Grace had more trouble in 2011. She was relatively healthy, but the good results just didn't come. She did not even make the field of the US Women's Open, and missed the cut at two of the other three Majors. Her best finish was a tie for 13th at the Safeway Classic. Her money list position was 81st, meaning she just missed out on category 1 status. But she still has category 11 status, which would qualify her for most tournaments.

Grace had been planning on playing the LPGA at the start of 2012, then focusing on the KLPGA in the latter half of the year. However, she felt that, despite being healthy, her game was no longer where she wanted it to be, and so she made a surprise announcement of her retirement at the LPGA Championship. She did make the cut there, extending her career two more days, then called it a career and moved back to Korea. Late in the year she married her boyfriend.

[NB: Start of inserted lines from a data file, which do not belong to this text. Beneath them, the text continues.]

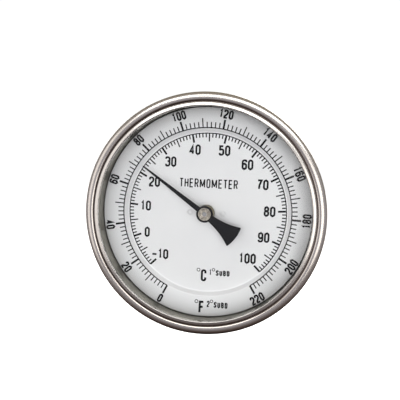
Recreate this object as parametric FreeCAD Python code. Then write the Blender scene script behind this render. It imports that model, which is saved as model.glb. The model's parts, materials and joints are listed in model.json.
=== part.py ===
"""Back-connected bimetal dial thermometer for a brewing kettle, in millimetres.

Frame: the origin is on the stem's axis, in the plane of the hexagon's rear face, where the
tapered thread starts. +Y runs along the stem, from the dial to the tip, so the dial faces -Y.
+Z is towards 12 o'clock and +X towards 3 o'clock, as somebody reading the dial sees them.
"""
import FreeCAD
import Part
import math
import os

V = FreeCAD.Vector
ORIGIN = V(0, 0, 0)
STEM_AXIS = V(0, 1, 0)

# --- driving dimensions -------------------------------------------------------------------
SHEET = 0.6                      # drawn stainless steel of the case and the dial

# head, measured from the dial's flat centre towards the reader
DIAL_Y = -16.0                   # flat centre of the dial
DIAL_R = 37.2                    # rim of the dial
DIAL_HOLE_R = 3.0
SCALE_STEP_IN_R = 28.95          # foot of the step between the two scales
SCALE_STEP_OUT_R = 30.05         # head of that step
SCALE_STEP_RISE = 1.6
DIAL_RIM_RISE = 3.06

CASE_IN_R = 37.4
CASE_OUT_R = CASE_IN_R + SHEET
CASE_BACK_Y = -10.0              # outside of the back, round the neck
CASE_STEP_R = 25.0               # the back steps forward outside this radius
CASE_STEP = 1.4
CASE_CORNER_R = 3.5
FLANGE_Y = DIAL_Y - 7.1          # front of the case's flange
FLANGE_R = 40.4

GASKET_THICK = 0.5
GLASS_THICK = 2.0
GLASS_R = 39.9
GLASS_BACK_Y = FLANGE_Y - GASKET_THICK
GLASS_FRONT_Y = GLASS_BACK_Y - GLASS_THICK

BEZEL_R = 41.3                   # outside of the bezel
BEZEL_FRONT_Y = DIAL_Y - 11.2    # crests of the bead and of the outer roll
BEZEL_WALL = 0.7
BEAD_R = 0.65                    # bead along the bezel's inner lip
BEAD_CENTRE_R = 37.6
ROLL_R = 1.6                     # outer roll, as deep as the glass lies behind the crests
GROOVE_R = 38.35

# connection and stem
HEX_FLATS = 27.0
HEX_LENGTH = 8.0
FACE_IN_R = 11.0                 # the hexagon's face is undercut inside this radius
UNDERCUT = 0.4
COLLAR_R = 13.2
NECK_R = 8.0
NECK_FRONT_Y = -12.4
SPIGOT_R = 4.2                   # journal that the dial turns on
SPIGOT_FRONT_Y = -15.0
THREAD_PITCH = 25.4 / 14         # 1/2-14 NPT
THREAD_TURNS = 8
THREAD_SMALL_R = 20.715 / 2      # crest radius at the thread's small end
THREAD_DEPTH = 1.35
THREAD_TAPER = 1 / 32            # of the radius, along the axis
STEM_R = 3.175                   # 1/4 inch tube
STEM_IN_R = 2.75
STEM_TIP_Y = 65.0
SOCKET_R = 3.0                   # turned-down end of the tube, held in the connection
SOCKET_Y = 6.5

# movement
SPINDLE_R = 0.8
RUNNING = 0.04                   # radial clearance of every running fit
HELIX_R = 2.0
HELIX_PITCH = 2.4
HELIX_TURNS = 14
HELIX_START_Y = 21.5
STRIP_WIDTH = 1.5
STRIP_THICK = 0.3
POINTER_Y = -20.6                # front of the blade
POINTER_THICK = 0.3
POINTER_TIP_R = 27.9
HUB_R = 2.95
HUB_DISC_R = 2.27
HUB_FRONT_Y = -21.1
DEGREES_PER_C = 270 / 110        # the Celsius scale runs from -10 to 100 over 270 degrees
READING_C = 22.6

# calibration gear pair
MODULE = 0.5
GEAR_TEETH = 60
PINION_TEETH = 12
PRESSURE_ANGLE = math.radians(20)
TOOTH_THINNING = 0.06
SECTOR_GAPS = 9                  # tooth gaps cut in the dial's gear, centred on 6 o'clock
GEAR_Y = -13.9
GEAR_THICK = 1.0
GEAR_DISTANCE = MODULE * (GEAR_TEETH + PINION_TEETH) / 2
SCREW_R = 1.25
SCREW_HEAD_R = 2.3
RIVET_X = 6.0

# places worked out from these dimensions
COLLAR_FRONT_Y = CASE_BACK_Y + 0.5
THREAD_END_Y = THREAD_TURNS * THREAD_PITCH
CLIP_GROOVE_DEPTH = 0.3
RETAINER_THICK = 0.4
RETAINER_Y = GEAR_Y - 0.05 - RETAINER_THICK
RIVET_SHANK_R = 0.55
BUSH_R = 2.5
BUSH_FRONT_Y = CASE_BACK_Y - 2.0
BUSH_BACK_Y = CASE_BACK_Y + 0.4
SEAL_DEPTH = 0.75                # countersink for the screw's seal
PINION_THICK = 1.2
PINION_Y = GEAR_Y - 0.1
SCREW_CLIP_Y = BUSH_FRONT_Y - RUNNING - 0.4
FRONT_BUSH_Y = DIAL_Y - 2.3
HELIX_END_Y = HELIX_START_Y + HELIX_PITCH * HELIX_TURNS + STRIP_WIDTH + 0.1


# --- helpers ------------------------------------------------------------------------------
def turned(start, *steps):
    """Turn an outline of (radius, y) points round the stem's axis.

    A step is either the end of a straight line, or the middle and the end of an arc.
    """
    edges = []
    here = V(start[0], start[1], 0)
    for step in steps + (start,):
        if isinstance(step[0], tuple):
            middle, end = (V(p[0], p[1], 0) for p in step)
            edges.append(Part.Arc(here, middle, end).toShape())
        else:
            end = V(step[0], step[1], 0)
            edges.append(Part.makeLine(here, end))
        here = end
    return Part.Face(Part.Wire(edges)).revolve(ORIGIN, STEM_AXIS, 360)


def tube(inner, outer, front, back):
    """A ring or sleeve between two radii, from y = front to y = back."""
    return turned((inner, front), (outer, front), (outer, back), (inner, back))


def rod(radius, front, back, x=0.0, z=0.0):
    return Part.makeCylinder(radius, back - front, V(x, front, z), STEM_AXIS)


def plate(wire, front, thickness):
    """Extrude a flat XZ outline towards +Y."""
    wire.translate(V(0, front, 0))
    return Part.Face(wire).extrude(V(0, thickness, 0))


def polar(radius, angle):
    """A point of the XZ plane; the angle is counted from +X towards +Z."""
    return V(radius * math.cos(angle), 0, radius * math.sin(angle))


def involute(angle):
    return math.tan(angle) - angle


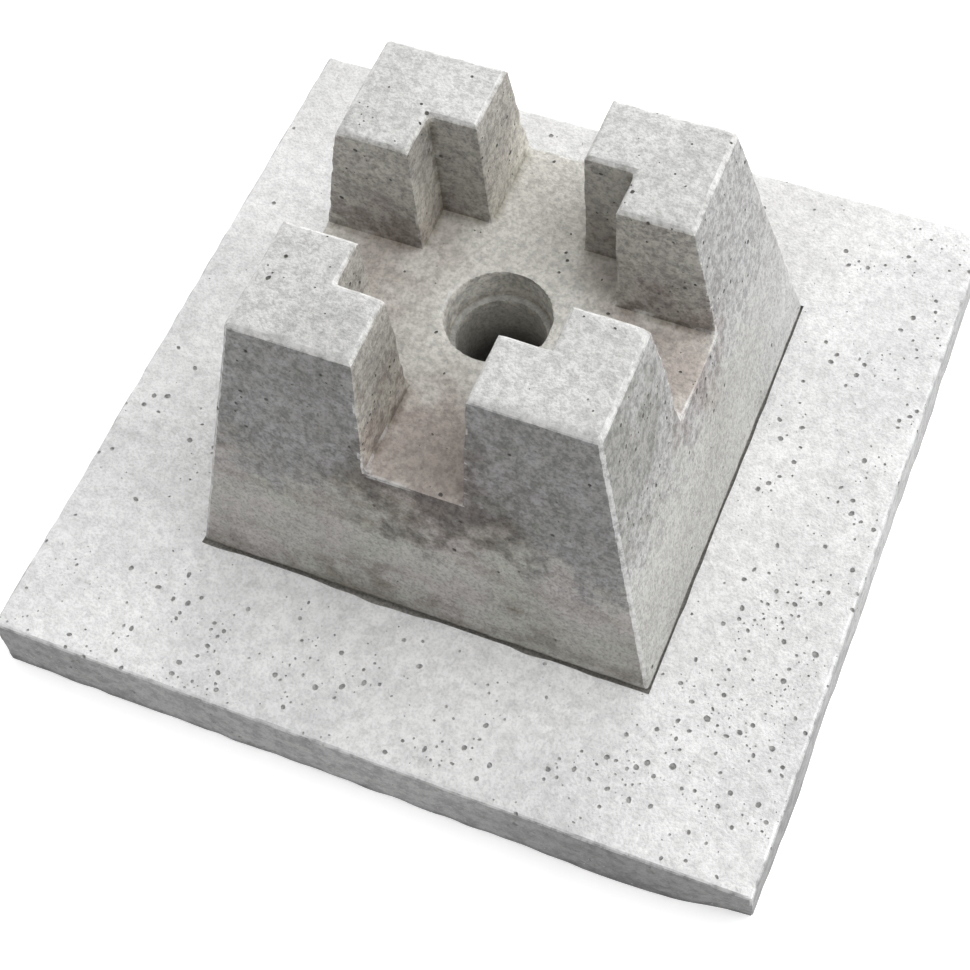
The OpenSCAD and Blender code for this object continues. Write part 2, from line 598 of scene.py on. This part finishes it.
def make_slab():
    slab = even_copy("footing_slab", "footing_slab_cast", spacing=2.4 * MM)
    mesh = slab.data
    points = get_points(mesh)
    patches = noise_at(points, 12 * MM, seed=1)
    strength = np.clip(0.14 + 0.35 * patches, 0.06, 1)
    wear_arrises(mesh, strength)

    # The lower edge is ragged all round, and broken away at two corners, most of all from the front.
    points = get_points(mesh)
    rise = np.clip(points[:, 2] / (0.35 * slab_hi[2]), 0, 1)
    lowness = 1 - rise * rise * (3 - 2 * rise)
    rough = 0.4 + 1.1 * noise_at(points, 45 * MM, seed=5) + 0.6 * noise_at(points, 14 * MM, seed=6)
    ragged = np.clip(rough, 0, None) * MM * lowness
    corners = [(202, -202, 0, 34, 7.5), (-202, 202, 0, 25, 2.5)]
    slope = np.clip(1.05 - points[:, 2] / slab_hi[2], 0, 1)
    rim = 12 * MM
    for axis, share in ((0, 0.25), (1, 1.0)):
        outer = np.clip((np.abs(points[:, axis]) - (slab_hi[0] - rim)) / rim, 0, 1)
        broken = share * bump_map(points * (1, 1, 0), corners) * MM * slope
        points[:, axis] -= np.sign(points[:, axis]) * (ragged + broken) * outer
    set_points(mesh, points)

    # The faces are slightly uneven, but the underside stays flat.
    points = get_points(mesh)
    push = 0.25 * (noise_at(points, 35 * MM, seed=2) - 1)
    push += 0.12 * (noise_at(points, 8 * MM, seed=3) - 1)
    push[points[:, 2] < 2 * FLATNESS] = 0
    points += get_normals(mesh) * push[:, None] * MM
    points[:, 2] = np.maximum(points[:, 2], slab_lo[2])
    set_points(mesh, points)
    coarsen_underside(slab, slab_lo[2])

    slab.data.materials.append(slab_concrete())
    rng = np.random.default_rng(seed=11)

    def density(centres, normals):
        """Most pits lie along the right and front edges, and a few in a patch at the left."""
        x, y = centres[:, 0] / MM, centres[:, 1] / MM
        right = np.clip((x - 95) / 60, 0, 1) * (0.5 + 0.5 * np.clip((40 - y) / 120, 0, 1))
        front = np.clip((-125 - y) / 40, 0, 1) * 0.75
        patch = np.exp(-((x + 165) ** 2 + (y + 80) ** 2) / 35 ** 2) * 0.5
        cluster = np.clip(noise_at(centres, 22 * MM, seed=7) * 2.5 + 0.6, 0.05, 2.5)
        under_block = (np.abs(x) < 118) & (np.abs(y) < 118)
        underside = normals[:, 2] < -0.5
        near_corner = np.clip((x - 120) / 40, 0, 1) * np.clip((-145 - y) / 35, 0, 1)
        share = np.clip(normals[:, 2], 0.35, 1) * (1 - 0.7 * near_corner)
        pitted = share * (0.06 + (right + front + patch) * cluster)
        return np.where(underside | under_block, 0, pitted)

    radius = pit_radius(smallest=0.42, spread=1.15, rarity=2.2)
    pits = scatter(slab.data, rng, 1000, density, radius)
    carve(slab, pit_cutter(pits, rng, pit_lining("slab_pit", value=0.3, warm=0.02)))
    # The joint line is lined with a dark tint for dirt and painted shade.
    carve(slab, joint_cutter(pit_lining("joint_dirt_and_shade", value=0.17, warm=0.12)))
    return slab


def make_block():
    block = even_copy("pier_block", "pier_block_cast", spacing=1.9 * MM)
    mesh = block.data
    points = get_points(mesh)
    patches = noise_at(points, 10 * MM, seed=4)
    strength = np.clip(0.12 + 0.35 * patches, 0.05, 1)
    top, seat = block_hi[2] / MM, seat_z / MM
    knocks = [
        (89, -26, top, 14, 1.0), (-26, -51, top, 8, 0.6), (-89, 27, top, 8, 0.5),
        (103, -25, seat, 15, 1.0), (103, 24, seat, 8, 0.5), (-24, 0, seat, 14, 0.8),
        (-15, -103, seat, 12, 0.9),
    ]
    strength += bump_map(points, knocks)
    wear_arrises(mesh, np.clip(strength, 0, 1))

    # The faces are slightly uneven, but the underside stays flat.
    points = get_points(mesh)
    push = 0.3 * (noise_at(points, 30 * MM, seed=8) - 1)
    push += 0.14 * (noise_at(points, 7 * MM, seed=9) - 1)
    push[points[:, 2] < block_lo[2] + 2 * FLATNESS] = 0
    points += get_normals(mesh) * push[:, None] * MM

    # The foot draws back unevenly from the joint line.
    low = np.clip(1 - (points[:, 2] - block_lo[2]) / (2.4 * MM), 0, 1)
    gap = low * np.clip(0.8 + 1.3 * noise_at(points, 9 * MM, seed=12), 0.1, None) * MM
    for axis in (0, 1):
        outer = np.clip((np.abs(points[:, axis]) - (block_hi[0] - 8 * MM)) / (6 * MM), 0, 1)
        points[:, axis] -= np.sign(points[:, axis]) * gap * outer
    points[:, 2] = np.maximum(points[:, 2], block_lo[2])
    set_points(mesh, points)
    coarsen_underside(block, block_lo[2])

    block.data.materials.append(block_concrete())
    rng = np.random.default_rng(seed=12)

    def density(centres, normals):
        """Most pits lie on the upper half, and above all on the right side of the near tower."""
        height = centres[:, 2] / MM
        upper = np.clip((height - 110) / 40, 0.12, 1) * np.where(normals[:, 2] > 0.8, 0.6, 1)
        rough_side = np.exp(-((centres[:, 1] / MM + 45) / 28) ** 2 - ((height - 155) / 32) ** 2)
        upper += 5 * rough_side * (normals[:, 0] > 0.5) * (centres[:, 0] > 80 * MM)
        cluster = np.clip(noise_at(centres, 24 * MM, seed=10) * 2.5 + 0.6, 0.05, 2.5)
        in_hole = np.hypot(centres[:, 0], centres[:, 1]) < 30 * MM
        underside = normals[:, 2] < -0.5
        return np.where(underside | in_hole, 0, upper * cluster)

    radius = pit_radius(smallest=0.42, spread=0.8, rarity=2.4)
    pits = scatter(block.data, rng, 620, density, radius)
    carve(block, pit_cutter(pits, rng, pit_lining("block_pit", value=0.14, warm=0.10)))
    return block


# ---------------------------------------------------------------- camera, light and floor

def direction(azimuth, elevation):
    """The way towards a place around the block, with azimuth 0 at the front and 90 at +X."""
    a, e = math.radians(azimuth), math.radians(elevation)
    return Vector((math.sin(a) * math.cos(e), -math.cos(a) * math.cos(e), math.sin(e)))


def make_camera():
    """The photograph's viewpoint, solved from the perspective of the straight edges in it."""
    back = direction(azimuth=26.96, elevation=59.45)
    roll = math.radians(-5.98)
    aim = Vector((34.3, -36.8, 72)) * MM
    distance = 936  # millimetres
    level = Vector((0, 0, 1)).cross(back).normalized()
    upright = back.cross(level)
    right = level * math.cos(roll) + upright * math.sin(roll)
    up = upright * math.cos(roll) - level * math.sin(roll)
    data = bpy.data.cameras.new("camera")
    data.sensor_width = 36
    data.lens = 70
    data.shift_x = -0.06
    data.shift_y = -0.02
    camera = new_object("camera", data)
    camera.matrix_world = Matrix((right, up, back)).transposed().to_4x4()
    camera.location = aim + back * distance * MM
    bpy.context.scene.camera = camera


def soft_light(name, azimuth, elevation, strength, width=40):
    """A far softbox that looks that many degrees wide from the block."""
    data = bpy.data.lights.new(name, "SUN")
    data.angle = math.radians(width)
    data.energy = strength
    light = new_object(name, data)
    light.rotation_euler = direction(azimuth, elevation).to_track_quat("Z", "Y").to_euler()


def make_light():
    soft_light("top", 0, 90, 0.19)
    soft_light("top_front_right", 60, 65, 0.62)
    soft_light("top_back_right", 120, 65, 0.85)
    soft_light("top_left", 300, 65, 0.12)
    soft_light("front", 0, 40, 0.38)
    soft_light("left", 270, 40, 0.30)
    soft_light("low_right", 90, 14, 1.81)
    soft_light("low_back_right", 135, 14, 1.09)
    soft_light("low_back", 180, 14, 2.15)
    soft_light("low_back_left", 225, 14, 1.33)
    soft_light("low_left", 270, 14, 0.50)
    world = bpy.data.worlds.new("studio")
    world.use_nodes = True
    sky = world.node_tree.nodes["Background"]
    sky.inputs["Color"].default_value = (1, 1, 1, 1)
    # The backdrop looks white, but adds only a little light.
    least_glow = 0.02
    seen = world.node_tree.nodes.new("ShaderNodeLightPath").outputs["Is Camera Ray"]
    glow = world.node_tree.nodes.new("ShaderNodeMath")
    glow.operation = "MAXIMUM"
    glow.inputs[1].default_value = least_glow
    world.node_tree.links.new(seen, glow.inputs[0])
    world.node_tree.links.new(glow.outputs[0], sky.inputs["Strength"])
    bpy.context.scene.world = world
    bpy.context.scene.view_settings.view_transform = "Standard"


def make_floor():
    """A pale floor that reaches so far that its edge never shows, even in low views."""
    far, z = 400.0, slab_lo[2]
    corners = [(-far, -far, z), (far, -far, z), (far, far, z), (-far, far, z)]
    mesh = bpy.data.meshes.new("floor")
    mesh.from_pydata(corners, [], [(0, 1, 2, 3)])
    n = Nodes("floor")
    n.shader.inputs["Base Color"].default_value = (0.95, 0.95, 0.95, 1)
    n.shader.inputs["Roughness"].default_value = 1.0
    n.shader.inputs["Emission Color"].default_value = (1, 1, 1, 1)
    n.shader.inputs["Emission Strength"].default_value = 0.3
    mesh.materials.append(n.material)
    new_object("floor", mesh)


make_camera()
make_light()
make_floor()
for node, slot, make in (
    ("footing_slab", "slab_concrete", make_slab),
    ("pier_block", "pier_concrete", make_block),
):
    piece = make()
    make_sound(piece.data)
    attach(piece, "root")
    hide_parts(node)
    print(piece.name, "triangles", len(piece.data.polygons))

It looks likely that she is done with golf, although she has not ruled out the possibility of returning at some point.

Grace finished her career with 6 LPGA wins, but there were times when it looked like she could have been so much more were it not for all the injuries. No doubt whatever she does from here on out, she will continue to be a smashing success. Good luck to her!

Grace did play one LPGA event in 2013, the Hana Bank tournament in Korea. She came out of retirement to give her fans one last show. She was paired with old friend Se Ri Pak in the first round, and nostalgia was in the air. She also acquired a new sponsorship with ELord, showing she still has appeal even in retirement! Grace also did some commentating work for JGolf, and might be looking to expand that in the future.

In early 2015, Grace had her first child, a daughter, and named her Hayden.

Besides commentating and appearing in the occasional golf program on Korean TV, Grace also was invited to a legends golf event in 2023 that was hosted by Se Ri Pak. Every golfer was paired with an athlete from outside golf. A fun time was had by all.